══ Extracted entries

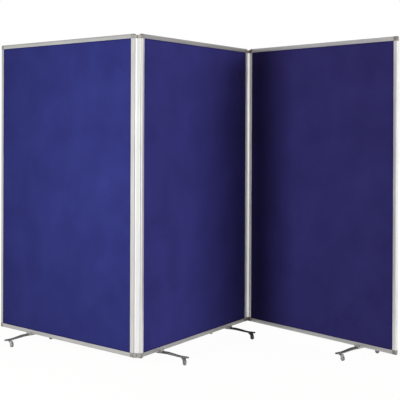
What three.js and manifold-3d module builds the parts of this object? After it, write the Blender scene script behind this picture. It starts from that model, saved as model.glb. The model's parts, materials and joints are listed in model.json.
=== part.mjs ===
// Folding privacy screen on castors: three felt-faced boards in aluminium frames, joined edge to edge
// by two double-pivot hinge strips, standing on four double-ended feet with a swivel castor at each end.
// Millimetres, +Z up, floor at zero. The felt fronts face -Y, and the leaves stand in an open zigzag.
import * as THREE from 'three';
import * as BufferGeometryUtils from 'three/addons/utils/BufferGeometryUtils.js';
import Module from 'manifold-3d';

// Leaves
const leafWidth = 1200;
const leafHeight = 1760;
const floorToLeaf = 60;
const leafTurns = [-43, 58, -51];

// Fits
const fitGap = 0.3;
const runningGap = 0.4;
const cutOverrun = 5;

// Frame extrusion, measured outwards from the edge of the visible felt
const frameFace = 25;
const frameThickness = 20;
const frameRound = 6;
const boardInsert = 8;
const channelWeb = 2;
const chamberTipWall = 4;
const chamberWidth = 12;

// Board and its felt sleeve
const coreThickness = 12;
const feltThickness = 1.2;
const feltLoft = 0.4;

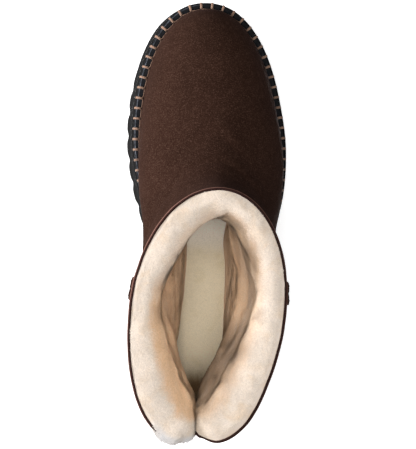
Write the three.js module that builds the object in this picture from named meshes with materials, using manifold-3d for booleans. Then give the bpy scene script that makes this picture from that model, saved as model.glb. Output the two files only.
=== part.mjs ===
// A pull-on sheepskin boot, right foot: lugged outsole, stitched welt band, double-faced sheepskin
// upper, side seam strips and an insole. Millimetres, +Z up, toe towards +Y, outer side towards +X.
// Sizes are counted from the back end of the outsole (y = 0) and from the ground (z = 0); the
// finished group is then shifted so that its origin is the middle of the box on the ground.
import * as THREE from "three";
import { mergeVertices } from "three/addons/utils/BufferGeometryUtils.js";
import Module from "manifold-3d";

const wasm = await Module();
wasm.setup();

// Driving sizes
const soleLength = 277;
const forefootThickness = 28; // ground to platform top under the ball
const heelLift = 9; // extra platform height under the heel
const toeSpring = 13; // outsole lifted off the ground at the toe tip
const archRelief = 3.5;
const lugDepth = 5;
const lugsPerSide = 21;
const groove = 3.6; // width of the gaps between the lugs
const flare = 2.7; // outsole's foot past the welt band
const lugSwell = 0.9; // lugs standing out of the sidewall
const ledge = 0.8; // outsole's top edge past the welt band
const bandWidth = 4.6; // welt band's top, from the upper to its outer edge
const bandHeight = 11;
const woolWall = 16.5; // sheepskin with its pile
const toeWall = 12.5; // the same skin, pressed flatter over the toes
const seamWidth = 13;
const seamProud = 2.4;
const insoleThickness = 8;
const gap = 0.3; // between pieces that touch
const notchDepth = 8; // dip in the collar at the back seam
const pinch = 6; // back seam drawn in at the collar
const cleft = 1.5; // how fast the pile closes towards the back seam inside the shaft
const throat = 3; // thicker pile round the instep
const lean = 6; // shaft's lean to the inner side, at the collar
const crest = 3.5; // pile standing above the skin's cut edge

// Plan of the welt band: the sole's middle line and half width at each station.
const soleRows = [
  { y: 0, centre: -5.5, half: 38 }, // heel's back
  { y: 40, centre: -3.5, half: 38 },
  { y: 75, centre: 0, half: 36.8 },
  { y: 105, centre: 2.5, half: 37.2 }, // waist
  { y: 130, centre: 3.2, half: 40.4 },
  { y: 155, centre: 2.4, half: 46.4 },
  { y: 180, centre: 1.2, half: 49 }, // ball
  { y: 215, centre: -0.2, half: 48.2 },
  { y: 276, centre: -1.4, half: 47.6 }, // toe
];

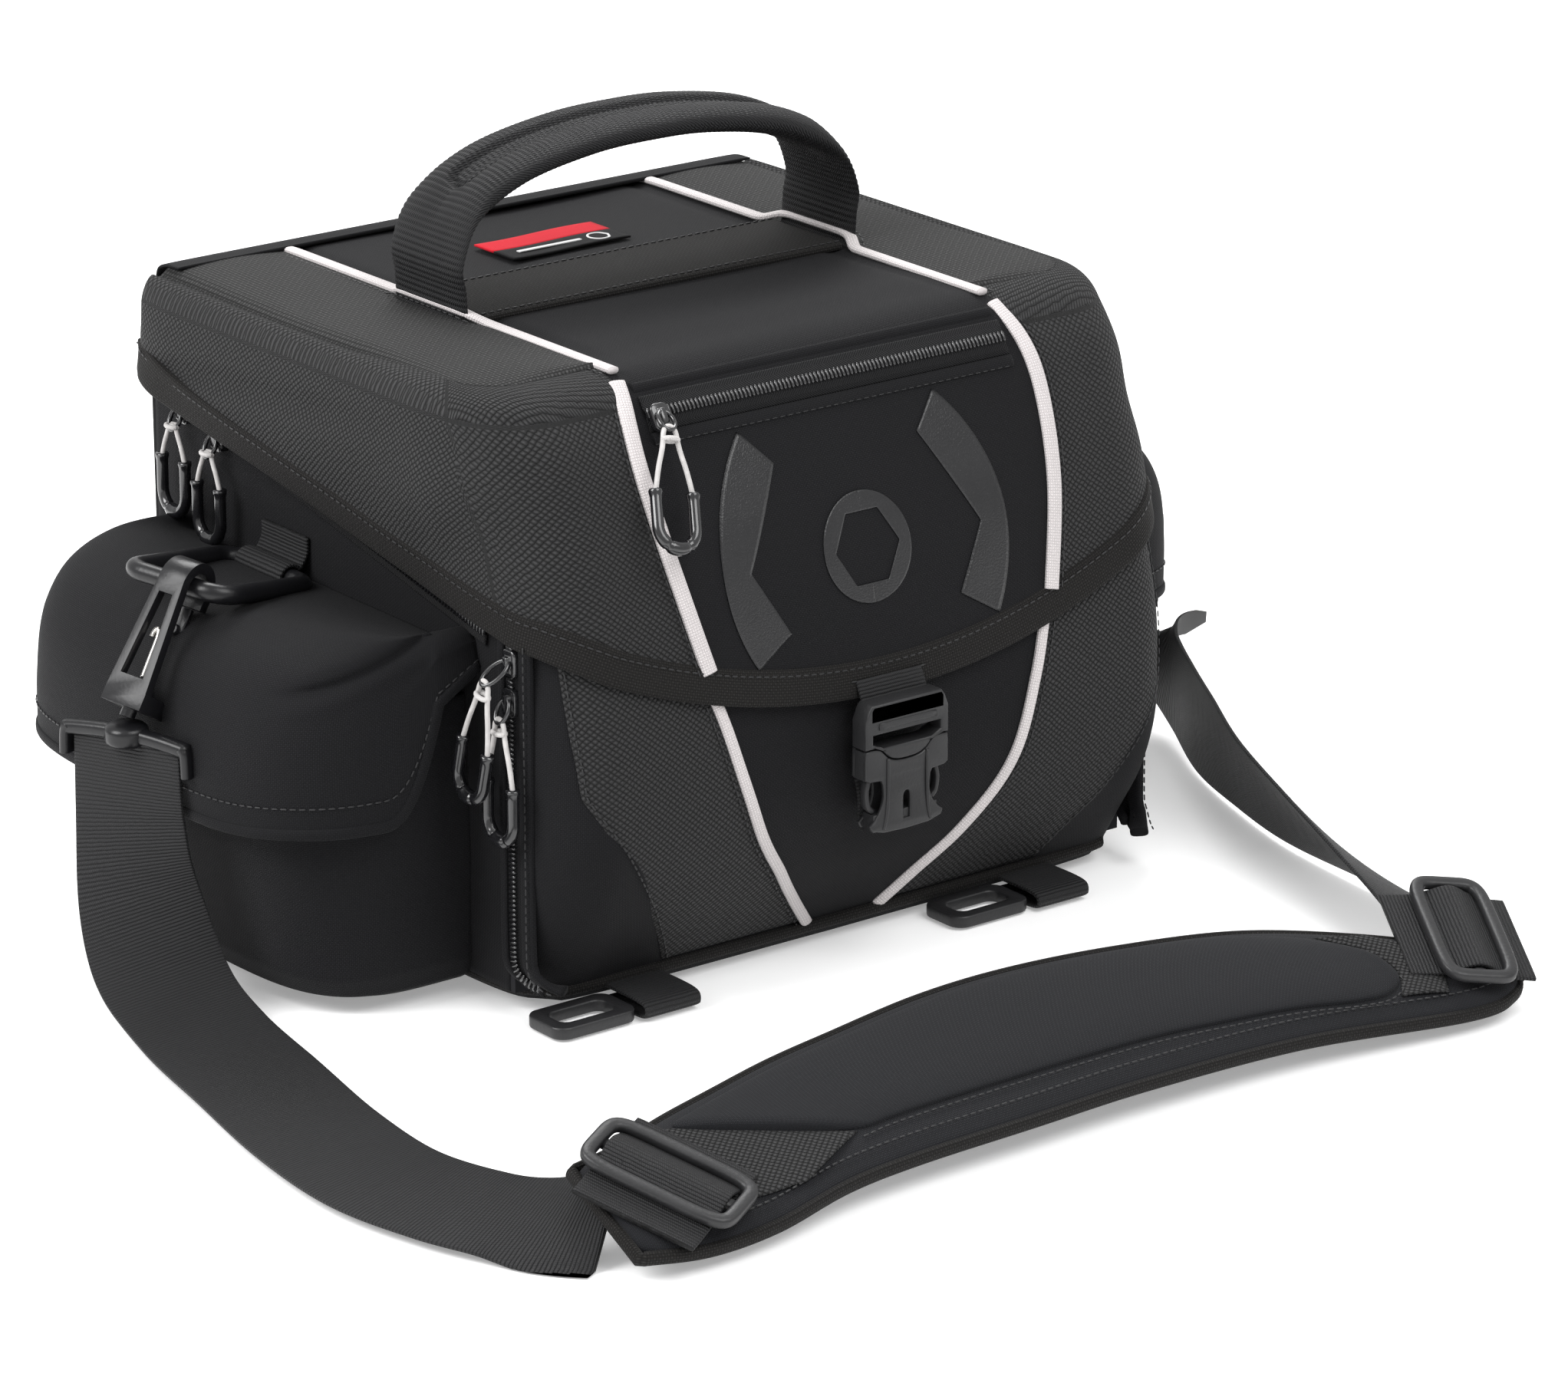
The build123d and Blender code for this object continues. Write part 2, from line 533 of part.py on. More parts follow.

════

What needs to be done ->
Find each line holding the word "parts" and copy it.

Result ->
What three.js and manifold-3d module builds the parts of this object? After it, write the Blender scene script behind this picture. It starts from that model, saved as model.glb. The model's parts, materials and joints are listed in model.json.
The build123d and Blender code for this object continues. Write part 2, from line 533 of part.py on. More parts follow.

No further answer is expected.